WORK REQUIRED: Restate the entire listing word for word.

GIVEN INFORMATION:
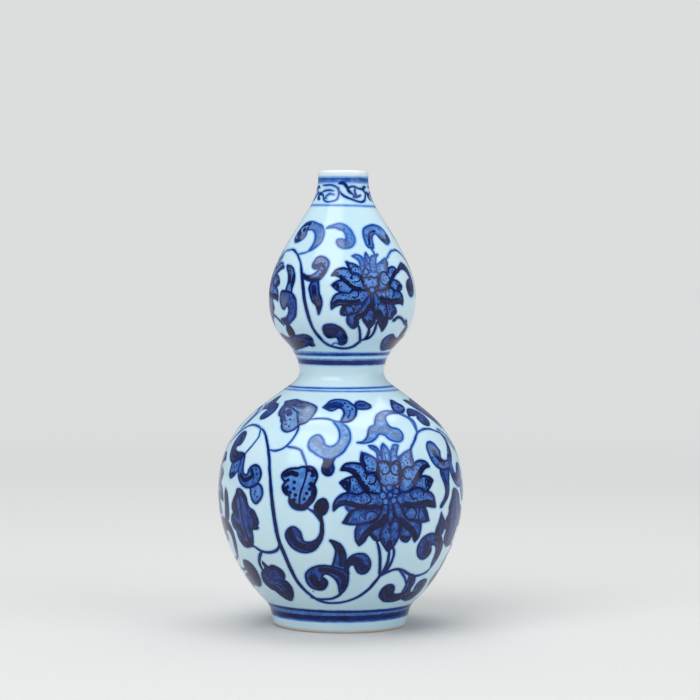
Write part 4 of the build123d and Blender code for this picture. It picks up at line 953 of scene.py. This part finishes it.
NECK_STROKES = [
    ([(-20, 219.7), (-25, 220), (-32, 220.1), (-40, 219.9), (-45, 219.6), (-48.5, 219), (-48, 218.2),
      (-44, 217.8), (-42, 217), (-40, 216), (-37, 215.3), (-33, 214.8), (-28, 214.6), (-22, 214.8),
      (-16, 215.2), (-12, 215.8), (-10, 216.6), (-9, 217.8), (-9, 219.2), (-10, 220.2), (-12, 221),
      (-16, 221.7), (-22, 222.2), (-30, 222.5), (-40, 222.4), (-50, 222.4)], 0.5, 0.64),
    ([(-18, 218), (-23, 218.3), (-28, 218.4), (-32, 218), (-35, 217.3), (-36, 216.6),
      (-34, 216.2)], 0.7, 0.5),
    ([(-50, 218.2), (-54, 218.6), (-57, 218.3), (-58, 217.4), (-56, 216.5), (-52, 216)], 1.0, 0.87),
    ([(-10, 221), (-9, 219.8), (-6, 219), (-3, 218.3), (1, 217.6), (6, 217), (12, 216.4), (18, 215.9),
      (24, 215.3), (29, 214.9), (35, 214.7), (41, 215), (46, 215.7), (50, 217), (53, 218.5), (53, 219.2),
      (50, 220), (46, 220.6), (40, 220.9), (34, 221), (30, 221.4), (26, 221.7), (20, 221.8), (15, 221.5),
      (12, 221.1), (9, 221)], 0.6, 0.78),
    ([(9, 221.2), (11, 220.2), (13.5, 219.5), (16, 219), (20, 218.4)], 0.9, 0.83),
    ([(-8, 223.2), (-3, 223.4), (2, 223.1), (5, 222.5), (8, 221.7), (10.5, 221)], 1.0, 0.87),
    ([(27, 220.8), (25.5, 220), (26, 219), (27, 218.2), (23, 217.8), (22, 217.1), (25, 216.9), (29, 217.2),
      (34, 217.5), (38, 217.9)], 0.7, 0.68),
    ([(46, 220.8), (50, 221.3), (54, 221.6), (58, 221.7)], 0.8, 0.74),
    ([(53, 218.8), (56, 219), (59, 219.3)], 0.8, 0.74),
]


def paint_flower(band, petals, seeds, weight, repeats):
    """A flower of dotted petals in lines of one weight, with its seeds drawn last."""
    for petal in petals:
        settings = dict(rim=0.4, width=weight, rib_width=0.8 * weight, dotted=1.0) | petal
        settings["wash"] *= PETAL_WASH
        band.shape(repeats=repeats, **settings)
    for angle, run, size in seeds:
        across = size / float(np.radians(place(run)[0][0]))
        seed = form(circle(angle, run, across, size), 0.36, 0.9, rim=0.1, width=0.8 * weight)
        band.shape(repeats=repeats, **seed)


BODY_COLUMNS = 900
COLLAR_COLUMNS = BODY_COLUMNS // 2
HIDDEN_COLUMNS = BODY_COLUMNS // 4
COLLAR_START = 206

# rows close together where there is painting, and wider apart where there is none
body_runs = np.concatenate([
    np.arange(starts[0] + GLAZE_START / cos(radians(foot_slope)), 12, 0.4),
    np.arange(12, 126, 0.4),
    np.arange(126, 135.5, 0.8),
    np.arange(135.5, COLLAR_START, 0.4),
])
collar_runs = np.concatenate([
    np.arange(COLLAR_START, 211, 0.6),
    np.arange(211, PROFILE_LENGTH, 0.25),
    [PROFILE_LENGTH],
])
body = Band(body_runs, BODY_COLUMNS)
collar = Band(collar_runs, COLLAR_COLUMNS)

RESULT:
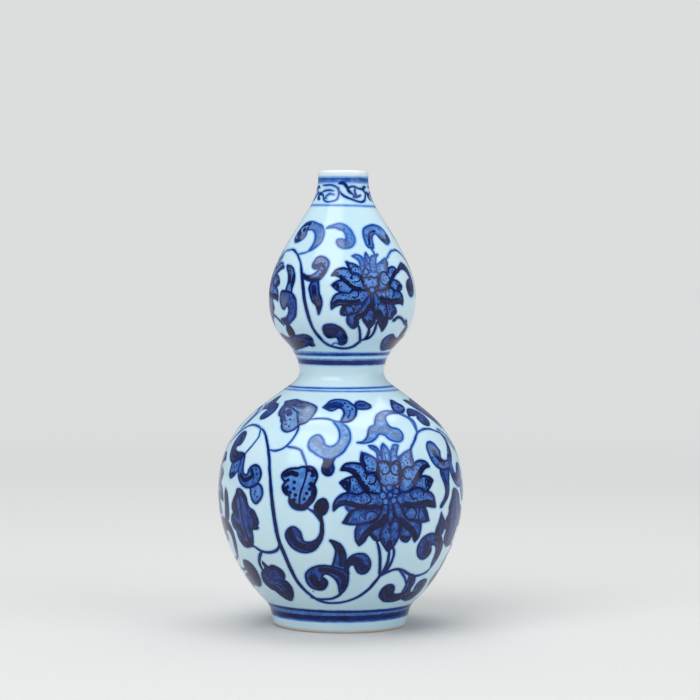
Write part 4 of the build123d and Blender code for this picture. It picks up at line 953 of scene.py. This part finishes it.
NECK_STROKES = [
    ([(-20, 219.7), (-25, 220), (-32, 220.1), (-40, 219.9), (-45, 219.6), (-48.5, 219), (-48, 218.2),
      (-44, 217.8), (-42, 217), (-40, 216), (-37, 215.3), (-33, 214.8), (-28, 214.6), (-22, 214.8),
      (-16, 215.2), (-12, 215.8), (-10, 216.6), (-9, 217.8), (-9, 219.2), (-10, 220.2), (-12, 221),
      (-16, 221.7), (-22, 222.2), (-30, 222.5), (-40, 222.4), (-50, 222.4)], 0.5, 0.64),
    ([(-18, 218), (-23, 218.3), (-28, 218.4), (-32, 218), (-35, 217.3), (-36, 216.6),
      (-34, 216.2)], 0.7, 0.5),
    ([(-50, 218.2), (-54, 218.6), (-57, 218.3), (-58, 217.4), (-56, 216.5), (-52, 216)], 1.0, 0.87),
    ([(-10, 221), (-9, 219.8), (-6, 219), (-3, 218.3), (1, 217.6), (6, 217), (12, 216.4), (18, 215.9),
      (24, 215.3), (29, 214.9), (35, 214.7), (41, 215), (46, 215.7), (50, 217), (53, 218.5), (53, 219.2),
      (50, 220), (46, 220.6), (40, 220.9), (34, 221), (30, 221.4), (26, 221.7), (20, 221.8), (15, 221.5),
      (12, 221.1), (9, 221)], 0.6, 0.78),
    ([(9, 221.2), (11, 220.2), (13.5, 219.5), (16, 219), (20, 218.4)], 0.9, 0.83),
    ([(-8, 223.2), (-3, 223.4), (2, 223.1), (5, 222.5), (8, 221.7), (10.5, 221)], 1.0, 0.87),
    ([(27, 220.8), (25.5, 220), (26, 219), (27, 218.2), (23, 217.8), (22, 217.1), (25, 216.9), (29, 217.2),
      (34, 217.5), (38, 217.9)], 0.7, 0.68),
    ([(46, 220.8), (50, 221.3), (54, 221.6), (58, 221.7)], 0.8, 0.74),
    ([(53, 218.8), (56, 219), (59, 219.3)], 0.8, 0.74),
]


def paint_flower(band, petals, seeds, weight, repeats):
    """A flower of dotted petals in lines of one weight, with its seeds drawn last."""
    for petal in petals:
        settings = dict(rim=0.4, width=weight, rib_width=0.8 * weight, dotted=1.0) | petal
        settings["wash"] *= PETAL_WASH
        band.shape(repeats=repeats, **settings)
    for angle, run, size in seeds:
        across = size / float(np.radians(place(run)[0][0]))
        seed = form(circle(angle, run, across, size), 0.36, 0.9, rim=0.1, width=0.8 * weight)
        band.shape(repeats=repeats, **seed)


BODY_COLUMNS = 900
COLLAR_COLUMNS = BODY_COLUMNS // 2
HIDDEN_COLUMNS = BODY_COLUMNS // 4
COLLAR_START = 206

# rows close together where there is painting, and wider apart where there is none
body_runs = np.concatenate([
    np.arange(starts[0] + GLAZE_START / cos(radians(foot_slope)), 12, 0.4),
    np.arange(12, 126, 0.4),
    np.arange(126, 135.5, 0.8),
    np.arange(135.5, COLLAR_START, 0.4),
])
collar_runs = np.concatenate([
    np.arange(COLLAR_START, 211, 0.6),
    np.arange(211, PROFILE_LENGTH, 0.25),
    [PROFILE_LENGTH],
])
body = Band(body_runs, BODY_COLUMNS)
collar = Band(collar_runs, COLLAR_COLUMNS)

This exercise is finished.